The ForkJoinPool of Java also supports managed blocking. To use this, one needs to implement the interface ForkJoinPool.ManagedBlocker such that the potentially-blocking method that the task wants to execute is called from within the block method of this interface. Then the task may not call the blocking method directly, but instead needs to call the static method ForkJoinPool.managedBlock(ManagedBlocker). This method handles the communication with the thread pool before and after the blocking. It also works if the current task is not executed within a ForkJoinPool, then it just calls the blocking method.

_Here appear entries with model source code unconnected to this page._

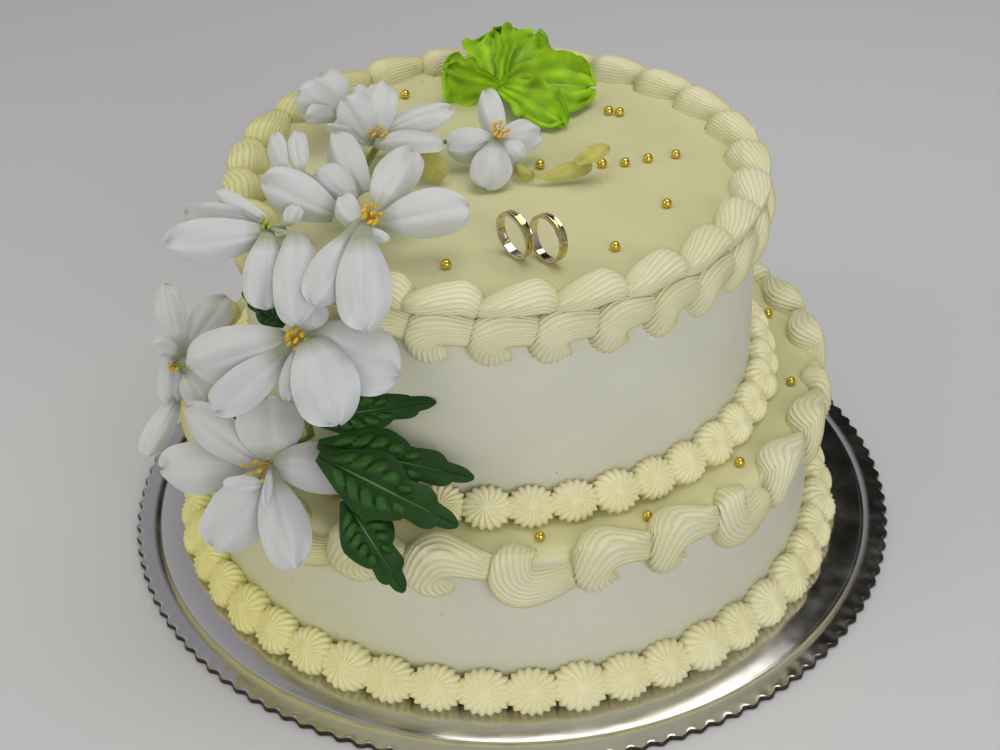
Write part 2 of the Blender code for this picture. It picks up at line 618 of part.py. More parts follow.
def main():
    clear_scene()
    cream = material("buttercream", (0.83, 0.80, 0.58), 0.5)
    silver = material("silver_foil", (0.6, 0.6, 0.62), 0.25, 1.0)
    gold = material("gold_metal", (0.8, 0.6, 0.25), 0.2, 1.0)
    silk = material("white_silk", (0.8, 0.81, 0.84), 0.6)
    green = material("green_leaf", (0.05, 0.18, 0.05), 0.5)
    bright = material("bright_leaf", (0.25, 0.6, 0.05), 0.5)
    pale = material("pale_leaf", (0.5, 0.52, 0.15), 0.5)
    make_board(silver)
    make_tiers(cream)
    rosette_ring("lower_base_border", LOWER_ROSETTES, LOWER_ROSETTE_TURN, LOWER_X, LOWER_RADIUS, BOARD_THICK, 19.5, 20.0, cream)
    rosette_ring("upper_base_border", UPPER_ROSETTES, UPPER_ROSETTE_TURN, UPPER_X, UPPER_FOOT_RADIUS, LOWER_TOP, 13.0, 17.0, cream)
    lower_edge_scrolls(cream)
    upper_edge_scrolls(cream)
    for name, (foot, axis) in RINGS.items():
        make_ring(name, foot, axis, gold)
    looks = {"blossom": silk, "leaf": green, "sprig": pale}
    for name, (hub, kind, specs) in SPRAYS.items():
        look = {"leaf_bright": bright, "leaf_pale": pale}.get(name) or looks[name.split("_")[0]]
        make_spray(name, hub, kind, specs, look)
    make_stems(pale)


if __name__ == "__main__":
    main()
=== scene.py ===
"""Tiered wedding cake, dressed: smoothed and piped buttercream, foil board, gold pearls, wedding rings,
silk blossoms and cloth leaves.

Sizes are in millimetres and go through MM into metres. The frame is the solids' own: the origin is the
middle of the board's underside, +Z is up and -Y is the front.
"""

import math

import bpy
from mathutils import Matrix, Vector, noise


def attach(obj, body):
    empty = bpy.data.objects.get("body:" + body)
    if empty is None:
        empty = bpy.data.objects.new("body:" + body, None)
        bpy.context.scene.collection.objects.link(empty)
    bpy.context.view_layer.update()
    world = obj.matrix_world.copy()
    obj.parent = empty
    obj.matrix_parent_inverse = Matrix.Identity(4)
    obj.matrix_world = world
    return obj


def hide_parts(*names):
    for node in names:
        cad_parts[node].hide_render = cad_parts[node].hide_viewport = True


bl_info = {
    "name": "Tiered wedding cake",
    "version": (1, 0, 0),
    "blender": (4, 5, 0),
    "location": "3D View > Sidebar > Cake",
    "description": "Dresses a two-tier buttercream wedding cake piece by piece",
    "category": "Object",
}

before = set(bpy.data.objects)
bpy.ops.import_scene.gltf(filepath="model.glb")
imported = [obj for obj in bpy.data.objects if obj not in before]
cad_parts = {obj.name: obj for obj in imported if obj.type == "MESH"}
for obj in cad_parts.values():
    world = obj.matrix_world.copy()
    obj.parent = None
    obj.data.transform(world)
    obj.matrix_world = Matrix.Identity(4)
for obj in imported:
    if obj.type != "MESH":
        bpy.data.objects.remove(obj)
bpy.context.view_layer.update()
MM = 0.001

LOWER_X, LOWER_RADIUS, LOWER_TOP = -2.0, 157.0, 87.0
UPPER_X, UPPER_RADIUS, UPPER_FOOT, UPPER_TOP = -4.2, 124.0, 126.0, 194.0
BOARD_THICK = 3.0
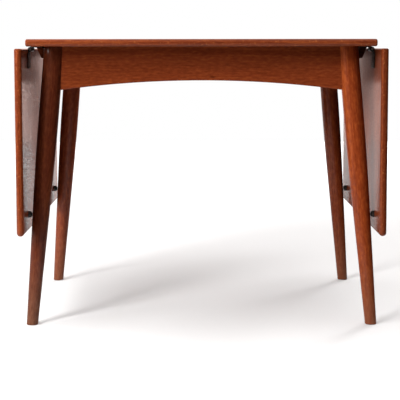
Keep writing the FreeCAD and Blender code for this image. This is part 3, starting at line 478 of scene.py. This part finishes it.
def mouldedRubber():
    material, tree = newMaterial("mouldedBlackRubber")
    place = addNode(tree, "TexCoord")
    pits = addNode(tree, "TexNoise", {"Vector": (place, "Object"), "Detail": 2.0,
                                      "Scale": 1 / (rubber["pit"] * millimetre)})
    colour = addNode(tree, "Mix", {"Factor": (pits, 0), 6: toLinear(rubber["deep"]),
                                   7: toLinear(rubber["worn"])}, data_type="RGBA")
    bump = addNode(tree, "Bump", {"Height": (pits, 0), "Strength": rubber["reliefShare"],
                                  "Distance": rubber["relief"] * millimetre})
    shader = addNode(tree, "BsdfPrincipled", {"Base Color": (colour, 2), "Roughness": rubber["roughness"],
                                              "IOR": 1.52, "Normal": (bump, 0)})
    finishMaterial(tree, shader)
    return material


dress([f"{end}_{side}_bumper" for end, side in corners], mouldedRubber())
print("iron, steel and rubber done")

# countersunk screws with a sawn slot
slottedScrew = {
    "slotWidth": 1.0,        # mm
    "slotDepth": 1.1,
    "slotGap": 0.02,         # mm that a slot's wall leans
    "weld": 0.002,           # mm; points closer than this become one
    "shankShare": 0.5,       # of the head's diameter
    "apart": 10.0,           # mm; the screws of a group stand further apart than this
    "rows": 9,               # points along the slot
    "columns": 6,            # lines of points on each side of the slot
    "turnStep": 2.4,         # radians from one screw's slot to the next
}


# where each screw of a group is: the middle of its head, its head's radius and its length, in metres;
# the group's points are taken out one screw at a time by their distance across the axis
def screwPlaces(node, axis):
    mesh = nodes[node].data
    points = np.empty(len(mesh.vertices) * 3)
    mesh.vertices.foreach_get("co", points)
    points = points.reshape(-1, 3)
    depth = int(np.argmax(np.abs(axis)))
    across = [i for i in range(3) if i != depth]
    places = []
    while len(points):
        apart = np.linalg.norm(points[:, across] - points[0, across], axis=1)
        mine = apart < slottedScrew["apart"] * millimetre
        low, high = points[mine].min(axis=0), points[mine].max(axis=0)
        head = (low + high) / 2
        head[depth] = high[depth] if axis[depth] > 0 else low[depth]
        places.append((head, (high[across[0]] - low[across[0]]) / 2, high[depth] - low[depth]))
        points = points[~mine]
    return places


# one screw, head up at the origin: the head is a grid of columns across the slot, each column's rows
# run to the edge of the circle, and the columns inside the slot lie lower on the cone, which narrows
# by as much as it is deep; the grid's rim is carried down to the shank, along it and in to the point
def screwSurface(radius, length):
    half, sunk = slottedScrew["slotWidth"] * millimetre / 2, slottedScrew["slotDepth"] * millimetre
    shank = radius * slottedScrew["shankShare"]
    edge = half + slottedScrew["slotGap"] * millimetre
    side = -radius * np.cos(np.linspace(0, math.acos(edge / radius), slottedScrew["columns"]))
    columns = np.concatenate([side, [-half, half], -side[::-1]])
    lowered = np.where(np.abs(columns) <= half, sunk, 0.0)
    reach = np.sqrt(np.maximum((radius - lowered) ** 2 - columns ** 2, 0.0))
    x, t = np.meshgrid(columns, np.linspace(-1, 1, slottedScrew["rows"]), indexing="ij")
    head = np.stack([x, t * reach[:, None], np.broadcast_to(-lowered[:, None], x.shape)], axis=-1)
    rim = np.concatenate([head[:-1, 0], head[-1, :-1], head[:0:-1, -1], head[0, :0:-1]])
    angle = np.arctan2(rim[:, 1], rim[:, 0])
    levels = [(shank, shank - radius), (shank, shank - length), (0.0, -length)]
    rings = [rim] + [np.stack([r * np.cos(angle), r * np.sin(angle), np.full_like(angle, z)], axis=-1)
                     for r, z in levels]
    tall, count = len(head[0]), len(rim)
    cell = (np.arange(len(columns) - 1)[:, None] * tall + np.arange(tall - 1)).ravel()
    faces = [np.stack([cell, cell + tall, cell + tall + 1, cell + 1], axis=1)]
    here = np.arange(count)
    onward = (here + 1) % count
    for k in range(len(levels)):
        faces.append(head.shape[0] * tall + k * count
                     + np.stack([here, here + count, onward + count, onward], axis=1))
    return np.concatenate([head.reshape(-1, 3)] + rings), np.concatenate(faces)


# every screw of a group in one piece, each turned a little further round its own axis
def makeScrews(node, axis, body):
    along = np.array(axis, dtype=float)
    start = np.roll(along, 1)
    points, faces, used = [], [], 0
    for number, (head, radius, length) in enumerate(screwPlaces(node, along)):
        local, quads = screwSurface(radius, length)
        turn = number * slottedScrew["turnStep"]
        first = math.cos(turn) * start + math.sin(turn) * np.cross(along, start)
        points.append(head + local @ np.stack([first, np.cross(along, first), along]))
        faces.append(quads + used)
        used += len(local)
    mesh = bpy.data.meshes.new(f"slotted_{node}")
    mesh.from_pydata(np.concatenate(points).tolist(), [], np.concatenate(faces).tolist())
    merged = bmesh.new()
    merged.from_mesh(mesh)
    bmesh.ops.remove_doubles(merged, verts=merged.verts, dist=slottedScrew["weld"] * millimetre)
    merged.to_mesh(mesh)
    merged.free()
    piece = bpy.data.objects.new(f"slotted_{node}", mesh)
    bpy.context.scene.collection.objects.link(piece)
    mesh.materials.append(steelMaterial)
    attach(piece, body)
    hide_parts(node)


makeScrews("hinge_top_screws", (0, 0, -1), "table_frame")
makeScrews("top_cleat_screws", (0, 0, -1), "table_frame")
makeScrews("left_leaf_hinge_screws", (1, 0, 0), "left_wing")
makeScrews("right_leaf_hinge_screws", (-1, 0, 0), "right_wing")
print("slotted screws made")

# studio: white floor and surround, oval soft lamps; from is the angle that a lamp stands at, 0 in front of
# the table and growing towards its left, up is its height and spread its width and its height, all in
# degrees, away is its distance in metres, strength is what reaches the table, in watts a square metre,
# and a lamp without glare lights the table but is not mirrored in it
studio = {
    "floorHalf": 6.0,        # metres; short of the far lamps, so that no paper lies behind them in the dark
    "floorColour": "DCDCDC",
    "farColour": "FAFAFA",   # so that the paper meets the white behind it without a line
    "farFrom": 2.0,          # metres from the table's middle
    "farTo": 3.0,
    "unlitColour": "202020",
    "litRight": 0.35,        # metres of lit paper to the right of the table's middle
    "litFront": 1.7,         # and in front of it
    "litFade": 0.6,
    "paperRoughness": 0.9,
    "paperGloss": 0.1,
    "overhead": 1.55,        # brightness, as are the next three
    "backdrop": 2.1,
    "leftWall": 0.4,
    "dim": 0.02,
    "overheadEnds": (0.5, 0.9),  # share of the way to straight up where it begins and where it is full
    "wallEnds": (0.3, 0.8),  # the same for the two walls, to straight back and to straight left
    "wallTop": 0.5,          # where the walls end, as a share of the way to straight up
    "wallFade": 0.15,
    "tint": "FFFCFB",        # the surround lights the table with a faintly warm white
    "sheenTint": "FFDED5",   # and what the polished wood mirrors of it is warmer, as off a wooden floor
    "white": "FFFFFF",
    "lampHeight": 0.4,       # metres; the lamps point at this height above the floor
    "lamps": {
        "key": {"from": 35, "up": 22, "spread": (14, 26), "away": 12, "strength": 2.3, "glare": False},
        "near": {"from": 37, "up": 20, "spread": (12, 32), "away": 1.6, "strength": 1.15, "glare": False},
        "side": {"from": 62, "up": 13, "spread": (16, 16), "away": 12, "strength": 0.7, "glare": True},
        "rear": {"from": 212, "up": 16, "spread": (20, 14), "away": 12, "strength": 2.3, "glare": False},
        "upper": {"from": 75, "up": 50, "spread": (34, 34), "away": 1.2, "strength": 2.3, "glare": False},
    },
}


# the paper looks white everywhere, but past the lit stretch it throws no light back on the table
def makeFloor():
    half = studio["floorHalf"]
    mesh = bpy.data.meshes.new("studioFloor")
    mesh.from_pydata([(-half, -half, 0), (half, -half, 0), (half, half, 0), (-half, half, 0)],
                     [], [(0, 1, 2, 3)])
    floor = bpy.data.objects.new("studioFloor", mesh)
    bpy.context.scene.collection.objects.link(floor)
    material, tree = newMaterial("mattWhitePaper")
    place = addNode(tree, "TexCoord")
    split = addNode(tree, "SeparateXYZ", {0: (place, "Object")})
    rightward = addNode(tree, "MapRange", {"Value": (split, "X"), "From Min": studio["litRight"],
                                           "From Max": studio["litRight"] + studio["litFade"]})
    forward = addNode(tree, "MapRange", {"Value": (split, "Y"), "From Min": -studio["litFront"],
                                         "From Max": -studio["litFront"] - studio["litFade"]})
    beyond = addNode(tree, "Math", {0: (rightward, 0), 1: (forward, 0)}, operation="MAXIMUM")
    seen = addNode(tree, "LightPath")
    unlit = addNode(tree, "Math", {0: (beyond, 0), 1: (seen, "Is Camera Ray")}, operation="SUBTRACT",
                    use_clamp=True)
    reach = addNode(tree, "VectorMath", {0: (place, "Object")}, operation="LENGTH")
    far = addNode(tree, "MapRange", {"Value": (reach, "Value"), "From Min": studio["farFrom"],
                                     "From Max": studio["farTo"]})
    paper = addNode(tree, "Mix", {"Factor": (far, 0), 6: toLinear(studio["floorColour"]),
                                  7: toLinear(studio["farColour"])}, data_type="RGBA")
    colour = addNode(tree, "Mix", {"Factor": (unlit, 0), 6: (paper, 2),
                                   7: toLinear(studio["unlitColour"])}, data_type="RGBA")
    finishMaterial(tree, addNode(tree, "BsdfPrincipled", {
        "Base Color": (colour, 2), "Roughness": studio["paperRoughness"],
        "Specular IOR Level": studio["paperGloss"]}))
    mesh.materials.append(material)


def makeLamps():
    for name, setting in studio["lamps"].items():
        away = setting["away"]
        light = bpy.data.lights.new(f"{name}Lamp", "AREA")
        light.shape = "ELLIPSE"
        light.size, light.size_y = [2 * away * math.tan(math.radians(spread) / 2)
                                    for spread in setting["spread"]]
        light.energy = setting["strength"] * math.pi * away ** 2
        lamp = bpy.data.objects.new(f"{name}Lamp", light)
        turn, rise = math.radians(setting["from"]), math.radians(setting["up"])
        towards = Vector((-math.sin(turn) * math.cos(rise), -math.cos(turn) * math.cos(rise), math.sin(rise)))
        lamp.location = Vector((0, 0, studio["lampHeight"])) + away * towards
        lamp.rotation_euler = towards.to_track_quat("Z", "Y").to_euler()
        lamp.visible_camera = False
        lamp.visible_glossy = setting["glare"]
        bpy.context.scene.collection.objects.link(lamp)


# the surround is bright overhead and low at the back and left, and dim elsewhere; seen directly it is white
def makeSurround():
    world = bpy.data.worlds.new("studioSurround")
    bpy.context.scene.world = world
    world.use_nodes = True
    tree = world.node_tree
    tree.nodes.clear()
    ray = addNode(tree, "TexCoord")
    way = addNode(tree, "SeparateXYZ", {0: (ray, "Generated")})
    begin, full = studio["wallEnds"]
    behind = addNode(tree, "MapRange", {"Value": (way, "Y"), "From Min": begin, "From Max": full,
                                        "To Min": studio["dim"], "To Max": studio["backdrop"]})
    beside = addNode(tree, "MapRange", {"Value": (way, "X"), "From Min": -begin, "From Max": -full,
                                        "To Max": studio["leftWall"]})
    around = addNode(tree, "Math", {0: (behind, 0), 1: (beside, 0)}, operation="ADD")
    above = addNode(tree, "MapRange", {"Value": (way, "Z"),
                                       "From Min": studio["wallTop"] - studio["wallFade"],
                                       "From Max": studio["wallTop"]})
    low = addNode(tree, "Mix", {"Factor": (above, 0), 2: (around, 0), 3: studio["dim"]}, data_type="FLOAT")
    begin, full = studio["overheadEnds"]
    high = addNode(tree, "MapRange", {"Value": (way, "Z"), "From Min": begin, "From Max": full})
    light = addNode(tree, "Mix", {"Factor": (high, 0), 2: (low, 0), 3: studio["overhead"]}, data_type="FLOAT")
    seen = addNode(tree, "LightPath")
    strength = addNode(tree, "Mix", {"Factor": (seen, "Is Camera Ray"), 2: (light, 0), 3: 1.0},
                       data_type="FLOAT")
    warm = addNode(tree, "Mix", {"Factor": (seen, "Is Glossy Ray"), 6: toLinear(studio["tint"]),
                                 7: toLinear(studio["sheenTint"])}, data_type="RGBA")
    tint = addNode(tree, "Mix", {"Factor": (seen, "Is Camera Ray"), 6: (warm, 2),
                                 7: toLinear(studio["white"])}, data_type="RGBA")
    back = addNode(tree, "Background", {"Color": (tint, 2), "Strength": (strength, 0)})
    addNode(tree, "OutputWorld", {"Surface": (back, 0)})
    bpy.context.scene.view_settings.view_transform = "Standard"


makeFloor()
makeLamps()
makeSurround()

# camera level with the underside of the top, far enough back for nearly parallel lines
view = {
    "place": (-0.01649, -3.54394, 0.70219),
    "turn": -0.00399,        # radians, as are the next two
    "tilt": 0.10312,
    "roll": -0.001,
    "focal": 1291.17,        # in pixels of a frame 400 wide
    "frame": 400,
    "shift": -0.05,
    "farthest": 60.0,        # metres
}


def makeCamera():
    data = bpy.data.cameras.new("studioCamera")
    data.lens = view["focal"] * data.sensor_width / view["frame"]
    data.shift_y = view["shift"]
    data.clip_end = view["farthest"]
    camera = bpy.data.objects.new("studioCamera", data)
    bpy.context.scene.collection.objects.link(camera)
    turn = Matrix.Rotation(view["turn"], 4, "Z")
    tilt = Matrix.Rotation(math.pi / 2 - view["tilt"], 4, "X")
    roll = Matrix.Rotation(view["roll"], 4, "Z")
    camera.location = view["place"]
    camera.rotation_euler = (turn @ tilt @ roll).to_euler()
    bpy.context.scene.camera = camera


makeCamera()
print("studio and camera ready")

The only place I have found in the Java API (for Java 7) that actually uses managed blocking is the class Phaser. (This class is a synchronization barrier like mutexes and latches, but more flexible and powerful.) So synchronizing with a Phaser inside a ForkJoinPool task should use managed blocking and can avoid starvation deadlocks (but ForkJoinTask.join() is still preferable because it uses work stealing instead of managed blocking). This works regardless of whether you use the ForkJoinPool directly or via its ExecutorService interface. However, it will not work if you use any other ExecutorService like those created by the class Executors, because these do not support managed blocking.

In Scala, the use of managed blocking is more widespread (description, API).